İkinci bir “eleştiri”de, yine “sol”dan, solportal adlı internet sitesinde “Yankılanan Ses Kimin?” adında bir yazı yazan Galip Munzan’a ait... Bu yazıyı okumanızı öneririm. Böylece yeni kuşak “solcular”ın hâli pür meâlini daha yakından keşfetmek kolaylaşır. Yeni tarz “solculuk” da demek böyle bir şey…  Fakat burada da bir zihniyeti analiz etmek bakımından karşımıza iyi bir örnek çıkmaktadır. Bu nedenle bu fırsatı kaçırmamalıyız.

Yine baştan başlayalım: Tıpkı Karaca gibi, Munzan’ı da rahatsız eden husus; kendi ifadesiyle, kitabın “komünistlere geçerken gol atma denemesi”dir. ‘Neden böyledir?’ diye soracak olursanız eğer, yazar, bize bu konuda şu açıklamada bulunacaktır: “Cemil Koçak, geçelim 1970’lerin CHP’sini, 1930’ların CHP’sini sol ile bağdaştıran hangi ciddî akademik iddiaya rastlamıştır da, şimdi CHP’nin ‘solla olan ilişkisini yeniden düşünme ihtiyacı duymaktadır’ bilemiyoruz.” Yazarın bu ifadesi, zaten gelmiş geçmiş akademik dünyada CHP’yi ‘sol’ olarak tanımlayan yazarlar arasında hiç kimseyi  “ciddî”ye almadığının açık bir göstergesi olarak kabul edilmelidir! Demek şimdiye kadar CHP’nin sol olduğunu hiç kimse iddia etmemiş; öyle mi? Munzan’ın bu yazdıklarının “akademik dünya” bir yana; günümüzde bile “sol dünya”da ciddîye alınmadığını duymak isterdim doğrusu!

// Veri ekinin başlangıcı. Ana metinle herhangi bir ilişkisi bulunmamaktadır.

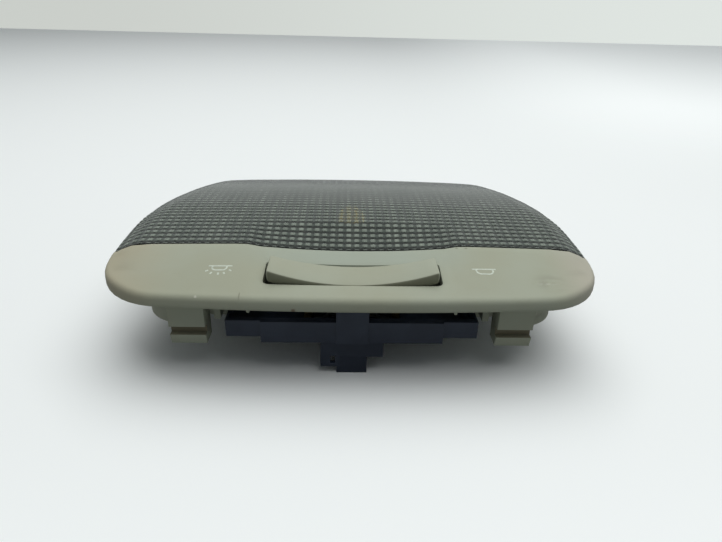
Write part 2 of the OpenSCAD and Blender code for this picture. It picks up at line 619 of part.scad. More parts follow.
// A blade on x with a run to the contact pad on the side it is named for
module pad_terminal(x, side) {
    pad = side * bridge_half;
    union() {
        strip_x(x) ribbon([[blade_y, blade_low], [blade_y, run_z + strip_t / 2]], strip_t);
        block([min(x, pad) - strip_w / 2, blade_y - strip_w / 2, plate_z],
            [max(x, pad) + strip_w / 2, blade_y + strip_w / 2, plate_z + strip_t]);
        block([pad - strip_w / 2, blade_y, plate_z],
            [pad + strip_w / 2, bridge_y1 + 0.5, plate_z + strip_t]);
        post(pad, (bridge_y0 + bridge_y1) / 2, plate_z, plate_z + strip_t + 1, 1);
    }
}
module terminal_ground() {
    pad_terminal(-blade_pitch, -1);
}
module terminal_door() {
    pad_terminal(blade_pitch, 1);
}
// Leaf spring under the tip of the rocker, with a valley for each of the three positions
module detent_leaf() {
    t = 0.3;
    step = (pivot_z - tip_z) * sin(rocker_tilt);
    crest = tip_z - tip_r - 0.3 - t / 2;
    dip = crest - 0.25;
    seat = plate_z + t / 2;
    arm = [[step / 2, crest], [step, dip], [2 * step, crest + 0.05], [7, crest - 0.1], [8.6, seat],
        [11.2, seat]];
    y0 = blade_y + strip_w / 2 + 0.2;
    along_y(y0, y0 + 2.6) ribbon(concat([for (p = flip(arm)) [-p[0], p[1]]], [[0, dip]], arm), t);
}

// Bulb: glass with a wedge base, folded leads, filament, holder and two contacts
holder_half_w = 8;
base_half_w = 4.75;
base_h = 1.1;
lead_r = 0.22;
lead_x = 2.6;
contact_x = 3.6;
contact_t = 0.4;
fold_z = bulb_z + base_h + lead_r;
coil_from_tip = 7;
coil_y = bulb_y + bulb_l - coil_from_tip;
module bulb_holder() {
    y0 = holder_y0;
    y1 = holder_y1;
    half = strip_w / 2 + 0.1;
    difference() {
        block([-holder_half_w, y0, floor_z], [holder_half_w, y1, bulb_z + 4.5]);
        block([-base_half_w - 0.2, bulb_y - 0.6, bulb_z - base_h - 0.1],
            [base_half_w + 0.2, y1 + 1, bulb_z + base_h + 0.1]);
        for (s = [-1, 1]) let(low = s < 0 ? bulb_z + base_h : bulb_z - base_h - 2.2) {
            block([s * contact_x - half, y0 - 1, floor_z - 1], [s * contact_x + half, y0 + 1.6, low + 2.2]);
            block([s * contact_x - half, y0 - 1, low], [s * contact_x + half, y1 + 1, low + 2.2]);
        }
        rod_y(0, y1 - 1.4, y1 + 1, bulb_z, bulb_d / 2 + 0.2, 48);
    }
}
// Contact on the side s that presses on the folded lead of the bulb's base
module bulb_contact(s, dir) {
    touch = bulb_z + dir * (base_h + 2 * lead_r + 0.05 + contact_t / 2);
    foot = low_z + strip_t / 2 + contact_t / 2;
    y = holder_y0 + 1.1;
    translate([s * contact_x, 0, 0]) strip_x(0) ribbon([[foot_y, foot], [y, foot],
        [y, touch + dir * 0.5], [bulb_y - 0.8, touch + dir * 0.5], [bulb_y + 2, touch],
        [bulb_y + 5.5, touch + dir * 0.5]], contact_t);
}
module bulb_contact_left() {
    bulb_contact(-1, 1);
}
module bulb_contact_right() {
    bulb_contact(1, -1);
}
module bulb_glass() {
    r = bulb_d / 2;
    t = 0.6;
    neck = 5.5;
    tip = bulb_l - r;
    function wall_line(r, tip, low) = concat([[0, low], [r * 0.55, low + 0.3],
        [r * 0.88, low + 1.3], [r, low + 3.1]], arc([0, tip], r, 0, 90, 5));
    difference() {
        union() {
            translate([0, bulb_y, bulb_z]) rotate([-90, 0, 0]) rotate_extrude($fn = 24)
                polygon(concat(wall_line(r, tip, neck), flip(wall_line(r - t, tip, neck + 1))));
            block([-base_half_w, bulb_y, bulb_z - base_h],
                [base_half_w, bulb_y + neck + 0.8, bulb_z + base_h]);
        }
        for (x = [-lead_x, lead_x]) rod_y(x, bulb_y - 1, coil_y, bulb_z, lead_r + 0.02, 16);
    }
}
module bulb_leads() {
    both() rod_y(lead_x, bulb_y - lead_r, coil_y, bulb_z, lead_r, 16);
    for (s = [-1, 1]) let(z = bulb_z - s * (base_h + lead_r)) {
        block([min(s * lead_x, s * contact_x) - lead_r, bulb_y - 2 * lead_r, bulb_z - lead_r],
            [max(s * lead_x, s * contact_x) + lead_r, bulb_y, bulb_z + lead_r]);
        block([s * contact_x - lead_r, bulb_y - 2 * lead_r, min(z, bulb_z) - lead_r],
            [s * contact_x + lead_r, bulb_y, max(z, bulb_z) + lead_r]);
        rod_y(s * contact_x, bulb_y - lead_r, bulb_y + 3.5, z, lead_r, 16);
    }
}
// Coiled filament drawn as a wire between the leads with one disc for each turn
module bulb_filament() {
    span = lead_x - lead_r;
    union() {
        translate([-span, coil_y - lead_r, bulb_z]) rotate([0, 90, 0])
            cylinder(r = 0.15, h = 2 * span, $fn = 16);
        for (i = [-3:3]) translate([i * 0.5 - 0.12, coil_y - lead_r, bulb_z]) rotate([0, 90, 0])
            cylinder(r = 0.5, h = 0.24, $fn = 16);
    }
}

// Rear clip: a bent spring on the rear wall that holds the light to the roof panel
clip_t = 0.6;
clip_half_w = 7;
clip_hole_z = rim_z - 6.5;
clip_hole_r = 1.6;
module rear_clip() {
    y = chamber_rear + clip_t / 2;
    difference() {
        along_x(-clip_half_w, clip_half_w) ribbon([[y, rim_z - 2.3], [y, chamber_z + 2.5],
            [y + 0.8, chamber_z + 1.6], [y + 2.2, chamber_z + 1.9], [y + 5.6, rim_z - 10.5],
            [y + 3.4, rim_z - 4], [y + 4.2, rim_z - 2.6]], clip_t);
        rod_y(0, chamber_rear - 1, chamber_rear + 2, clip_hole_z, clip_hole_r);
    }
}

warm = [0.72, 0.7, 0.6];
brass = [0.74, 0.62, 0.34];
steel = [0.62, 0.63, 0.64];
bright = [0.86, 0.86, 0.84];
glass = [0.85, 0.8, 0.62];
color(beige) housing();
color(smoke) lens();
color(bright) reflector();
color(beige) rocker();
color(slate) switch_carrier();
color(warm) bulb_holder();
color(glass) bulb_glass();
color(steel) bulb_filament();
color(steel) bulb_leads();
color(brass) bulb_contact_left();
color(brass) bulb_contact_right();
color(brass) terminal_supply();
color(brass) terminal_ground();
color(brass) terminal_door();
color(brass) switch_strip();
color(brass) contact_bridge();
color(steel) detent_leaf();
color(steel) rear_clip();
color(steel) carrier_screw(-1);  // carrier_screw_left
color(steel) carrier_screw(1);  // carrier_screw_right
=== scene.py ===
import itertools
import json
import math

import bmesh
import bpy
import numpy as np
from mathutils import Matrix, Vector

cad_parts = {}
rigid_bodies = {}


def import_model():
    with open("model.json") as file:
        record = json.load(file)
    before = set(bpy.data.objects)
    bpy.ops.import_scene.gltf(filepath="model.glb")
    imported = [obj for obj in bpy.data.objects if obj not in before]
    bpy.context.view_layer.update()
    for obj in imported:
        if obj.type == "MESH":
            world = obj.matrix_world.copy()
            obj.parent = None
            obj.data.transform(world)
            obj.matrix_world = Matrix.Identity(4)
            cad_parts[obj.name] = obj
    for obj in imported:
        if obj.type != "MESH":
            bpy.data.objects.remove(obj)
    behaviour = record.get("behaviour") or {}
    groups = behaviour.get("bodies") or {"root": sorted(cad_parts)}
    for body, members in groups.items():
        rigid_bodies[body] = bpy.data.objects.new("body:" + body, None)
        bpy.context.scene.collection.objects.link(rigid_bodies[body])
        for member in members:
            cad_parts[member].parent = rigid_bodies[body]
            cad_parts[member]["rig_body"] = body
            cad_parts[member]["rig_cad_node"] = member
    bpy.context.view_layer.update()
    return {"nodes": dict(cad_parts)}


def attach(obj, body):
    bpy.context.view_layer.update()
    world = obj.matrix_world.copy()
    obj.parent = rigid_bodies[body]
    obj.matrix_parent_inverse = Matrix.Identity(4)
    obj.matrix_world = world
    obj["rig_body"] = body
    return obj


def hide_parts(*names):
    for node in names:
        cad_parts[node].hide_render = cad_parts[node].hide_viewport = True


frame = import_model()
print("frame loaded")

mm = 0.001  # metres
scene = bpy.context.scene
scene.view_settings.view_transform = "Standard"


# A screen colour from 0 to 255 as linear values (the sRGB curve), with full alpha
def linear(r, g, b):
    shares = [c / 255 for c in (r, g, b)]
    return (*(s / 12.92 if s <= 0.04045 else ((s + 0.055) / 1.055) ** 2.4 for s in shares), 1.0)


# Shader maths: a Val is one output socket of a node tree, and +, -, *, / and the methods
# below add the nodes that work on it
class Val:
    def __init__(self, tree, socket):
        self.tree = tree
        self.socket = socket

    def feed(self, target):
        self.tree.links.new(self.socket, target)

    def math(self, operation, *others):
        return addNode(self.tree, "ShaderNodeMath", {"operation": operation}, self, *others)

    def __add__(self, other):
        return self.math("ADD", other)

    def __sub__(self, other):
        return self.math("SUBTRACT", other)

    def __mul__(self, other):
        return self.math("MULTIPLY", other)

    def __truediv__(self, other):
        return self.math("DIVIDE", other)

    def __rsub__(self, other):
        return addNode(self.tree, "ShaderNodeMath", {"operation": "SUBTRACT"}, other, self)

    def __rtruediv__(self, other):
        return addNode(self.tree, "ShaderNodeMath", {"operation": "DIVIDE"}, other, self)

    __radd__ = __add__
    __rmul__ = __mul__

    # 0 below low, 1 above high, with a soft step between them
    def step(self, low, high):
        smooth = {"interpolation_type": "SMOOTHSTEP"}
        return addNode(self.tree, "ShaderNodeMapRange", smooth, self, low, high, 0.0, 1.0)

    # A colour between two colours, self being the share of the second. The node's
    # sockets 6 and 7 and its output 2 are the ones for colours
    def mix(self, first, second):
        ends = {6: first, 7: second}
        return addNode(self.tree, "ShaderNodeMix", {"data_type": "RGBA"}, self, ends, output=2)


# Adds any node: its type, its settings, then its input sockets in order or by name
def addNode(tree, kind, settings, *inputs, output=0, **named):
    node = tree.nodes.new(kind)
    for key, value in settings.items():
        setattr(node, key, value)
    pairs = []
    for i, value in enumerate(inputs):
        pairs += list(value.items()) if isinstance(value, dict) else [(i, value)]
    pairs += [(key.replace("_", " "), value) for key, value in named.items()]
    for key, value in pairs:
        if isinstance(value, Val):
            value.feed(node.inputs[key])
        else:
            node.inputs[key].default_value = value
    return Val(tree, node.outputs[output])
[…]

Ama devam edelim: Munzan da, bu aşamada Karaca’yı yardıma çağırıyor ve onun yazısına atıfta bulunma ihtiyacını hissediyor. Şimdi Munzan itiraf aşamasına geliyor; bakalım onu rahatsız eden “tarih bilgisi” neymiş, bir görelim; şöyle yazıyor: “Koçak, siyasî hattı ortada olan bir komünisti, donanma davasının ne olduğunu anlatma gereği bile duymadan ‘CHP’ci, ‘Millî Şefci’ ilân edivermektedir.” Buradaki itham, af dilekçesinden ortaya çıkan sonucun kitabımda yer bulmasından ibaret… Fakat Munzan, işi burada bırakırsa, kendisinin töhmet altında kalabileceğinin de farkındadır. Çünkü, şöyle devam etmek ihtiyacını hissetmiş -tıpkı Karaca gibi-: “Demek istediğim, bunların gizli kalması gerektiği değil…” Elbette! Zaten bir “solcu”nun bazı tarihsel belgelerin gizli kalmasını istemesi, fecî olurdu doğrusu…

Sonra bir adım daha atıyor Munzan: “Kastım, yapılan çalışmanın tarihsel gerçekliğe katkı koyması, onu bozmamasıdır. Ancak böyle bir beklenti, Cemil Koçak’ın konu ile ilgili bilgi düzeyini bir hayli aşmaktadır.” İşte, bu satırlarda Munzan aslında kendini aşmaktadır. Demek ki, böyle bir belgenin ortaya çıkması, tarihe “katkı” sunmuyor; hatta Munzan’ın imâ ettiği gibi, onu bozuyor da! Burada sadece bir “tabu”nun bozulduğundan söz etseydi, daha gerçekçi davranırdı. Benim solun/sosyalistlerin kendi tarihlerine olan siyasî/ideolojik yaklaşımlarına ilişkin yazdıklarımı kanıtlamam için bu iki yazı yeterlidir sanırım.